Da “l´Alto Adige”, mercoledì 8 agosto 2001.
Nei giorni scorsi a Caoria, nel Vanoi (Primiero), è stato presentata la seconda pubblicazione del gruppo alpini di Caoria «Casi da guerra dell’1914-1916», di Antonio Rattin (Picci) da Ronco di Canal San Bovo, Landschütze in Galizia, a cura di Luca Girotto, Aviani Editore.
Il Diario di guerra di Antonio Rattin, detto Picci, è stato scritto in un letto d’ospedale, dove Rattin era ricoverato in seguito a ferite riportate al fronte galiziano. Narra letristi vicende di un soldato che prima di tutto si sente e rimane uomo. Considera la guerra un’insensatezza, un disastro dalle conseguenze immani, un’inutile assurdità.
Antonio Rattin descrive il fronte orientale - lì dove attraversava le regioni della Galizia, della Bucovina, della Lovinia -, e i ripetuti scontri con il nemico: l’esercito russo. Le rinunce, le sofferenze fisiche ma anche morali, le battaglie, la morte. Come ha scritto lo storico Diego Leoni nel bel saggio “Il popolo scomparso”,
«gravissime furono le perdite subite dall’esercito austro-ungarico su quel fronte, e, in esso, gravissime quelle della componente trentina (...). Molti altri furono fatti, o si diedero, prigionieri dei Russi, iniziando in tal modo una lunga odissea attraverso gli sconfinati spazi dell’impero zarista (...)».
Un umile devoto all’imperatore
L’epopea del popolo trentino nel corso della Grande Guerra era già iniziata il 31 luglio 1914: in tutti i territori del vasto impero multietnico austro-ungarico, veniva diramato l’ordine della mobilitazione generale dell’esercito e della leva di massa. Antonio Rattin è un umile contadino, fervente cattolico, devoto al suo imperatore. Il Landschütze Rattin vede con i suoi occhi gli orrori, le follie “dell’uomo contro l’uomo”. Maledice, in cuor suo, la guerra e chi l’ha voluta. In certi momenti arriva a chiedere conto a Dio, a quel Dio a cui si è sempre rivolto, di un tale massacro.

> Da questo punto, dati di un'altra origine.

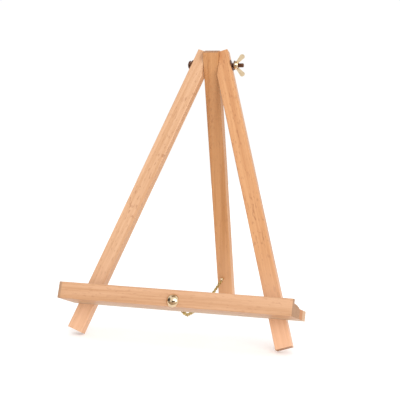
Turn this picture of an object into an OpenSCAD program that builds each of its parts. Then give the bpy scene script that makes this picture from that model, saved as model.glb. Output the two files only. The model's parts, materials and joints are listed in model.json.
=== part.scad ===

Trova conforto nella speranza di rivedere la famiglia e nella preghiera. Ma i patimenti e le peregrinazioni non sono finiti: una volta rientrato viene internato ad Isernia.
Muore nel 1955.
Il resoconto di Rattin è un pezzo di storia trentina che ci viene restituito dopo un oblio di oltre ottant’anni. Può essere la storia di tanti nostri padri o nonni, soprattutto di coloro che non tornarono più.